The concept of produsage highlights that within the communities which engage in the collaborative creation and extension of information and knowledge that we examine on this site, the role of consumer and even that of end user have long disappeared, and the distinctions between producers and users of content have faded into comparative insignificance. In many of the spaces we encounter here, users are always already necessarily also producers of the shared knowledge base, regardless of whether they are aware of this role - they have become a new, hybrid, produser.

Four key principles apply across all produsage environments, regardless of the specific object of their collaborative efforts:

  1. Open Participation, Communal Evaluation
  2. Fluid Heterarchy, Ad Hoc Meritocracy
  3. Unfinished Artefacts, Continuing Process
  4. Common Property, Individual Rewards

These principles, the necessary preconditions for produsage, and the implications of the rise of produsage models, are further explored in the book Blogs, Wikipedia, Second Life and Beyond: From Production to Produsage , and on the accompanying Website Produsage.org.

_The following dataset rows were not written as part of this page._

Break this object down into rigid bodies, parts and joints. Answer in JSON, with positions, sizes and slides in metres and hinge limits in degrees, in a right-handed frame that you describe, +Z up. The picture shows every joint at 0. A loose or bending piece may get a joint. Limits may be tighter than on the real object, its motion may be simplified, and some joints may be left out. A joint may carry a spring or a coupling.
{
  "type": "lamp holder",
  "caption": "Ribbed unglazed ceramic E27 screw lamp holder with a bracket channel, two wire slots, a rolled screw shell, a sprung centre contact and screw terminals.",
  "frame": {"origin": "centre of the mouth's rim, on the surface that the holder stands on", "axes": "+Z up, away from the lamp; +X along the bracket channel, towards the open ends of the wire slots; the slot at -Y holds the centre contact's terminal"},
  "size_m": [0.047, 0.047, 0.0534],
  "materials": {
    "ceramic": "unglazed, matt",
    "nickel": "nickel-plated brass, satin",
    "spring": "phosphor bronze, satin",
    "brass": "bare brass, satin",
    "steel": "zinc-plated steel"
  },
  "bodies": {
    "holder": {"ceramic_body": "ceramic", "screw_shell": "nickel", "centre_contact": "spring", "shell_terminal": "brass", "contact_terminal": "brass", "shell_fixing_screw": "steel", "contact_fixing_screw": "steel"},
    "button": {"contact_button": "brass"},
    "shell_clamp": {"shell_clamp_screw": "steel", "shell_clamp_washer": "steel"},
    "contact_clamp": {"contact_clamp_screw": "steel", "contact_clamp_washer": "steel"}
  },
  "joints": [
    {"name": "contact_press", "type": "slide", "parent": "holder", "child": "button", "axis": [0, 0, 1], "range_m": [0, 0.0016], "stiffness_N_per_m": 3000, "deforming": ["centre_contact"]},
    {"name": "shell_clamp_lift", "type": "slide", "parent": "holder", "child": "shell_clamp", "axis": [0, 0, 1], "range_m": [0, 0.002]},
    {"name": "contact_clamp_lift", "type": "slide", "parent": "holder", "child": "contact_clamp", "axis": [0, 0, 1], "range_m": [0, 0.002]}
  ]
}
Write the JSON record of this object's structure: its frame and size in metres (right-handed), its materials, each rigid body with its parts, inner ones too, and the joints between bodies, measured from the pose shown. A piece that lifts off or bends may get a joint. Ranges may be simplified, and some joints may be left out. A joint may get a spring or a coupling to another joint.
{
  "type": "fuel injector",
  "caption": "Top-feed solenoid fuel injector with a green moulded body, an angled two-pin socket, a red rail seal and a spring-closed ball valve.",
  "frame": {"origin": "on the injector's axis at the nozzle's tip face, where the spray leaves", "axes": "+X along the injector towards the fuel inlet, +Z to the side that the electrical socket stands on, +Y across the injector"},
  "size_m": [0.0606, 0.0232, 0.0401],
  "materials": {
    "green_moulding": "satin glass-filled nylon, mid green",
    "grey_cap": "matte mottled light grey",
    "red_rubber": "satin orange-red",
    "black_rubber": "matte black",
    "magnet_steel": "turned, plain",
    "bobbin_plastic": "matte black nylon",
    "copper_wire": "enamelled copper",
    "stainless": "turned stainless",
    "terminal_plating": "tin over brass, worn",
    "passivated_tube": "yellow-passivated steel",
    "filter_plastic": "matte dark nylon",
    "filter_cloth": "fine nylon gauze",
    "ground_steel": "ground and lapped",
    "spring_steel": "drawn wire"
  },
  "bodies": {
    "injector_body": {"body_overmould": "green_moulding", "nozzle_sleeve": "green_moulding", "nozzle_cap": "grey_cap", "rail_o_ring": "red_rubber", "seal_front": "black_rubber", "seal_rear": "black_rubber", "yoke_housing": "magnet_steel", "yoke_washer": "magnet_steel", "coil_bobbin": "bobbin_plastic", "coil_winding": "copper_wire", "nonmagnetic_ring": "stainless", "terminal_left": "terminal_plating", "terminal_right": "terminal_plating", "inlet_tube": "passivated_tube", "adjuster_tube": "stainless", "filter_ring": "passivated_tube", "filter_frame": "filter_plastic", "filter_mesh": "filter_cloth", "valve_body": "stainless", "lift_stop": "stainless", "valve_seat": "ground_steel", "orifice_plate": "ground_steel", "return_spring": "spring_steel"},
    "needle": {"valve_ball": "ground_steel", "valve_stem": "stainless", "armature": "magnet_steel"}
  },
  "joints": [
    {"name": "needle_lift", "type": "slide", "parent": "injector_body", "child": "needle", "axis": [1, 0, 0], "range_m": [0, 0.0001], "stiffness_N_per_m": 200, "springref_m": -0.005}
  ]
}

Key examples for produsage, examined in the book, include open source software development, citizen journalism, the Wikipedia, and Second Life, alongside a wide range of other sites of collaborative content creation. Many other articles and presentations about produsage are also available on this site.

The terms produser and produsage were first introduced in my study of news production processes in collaborative online news Websites (published as Gatewatching: Collaborative Online News Production), but produsage happens well beyond this area. Indeed, it is possible that produsage need neither be online, nor concerned with the development of 'content' in a narrow sense.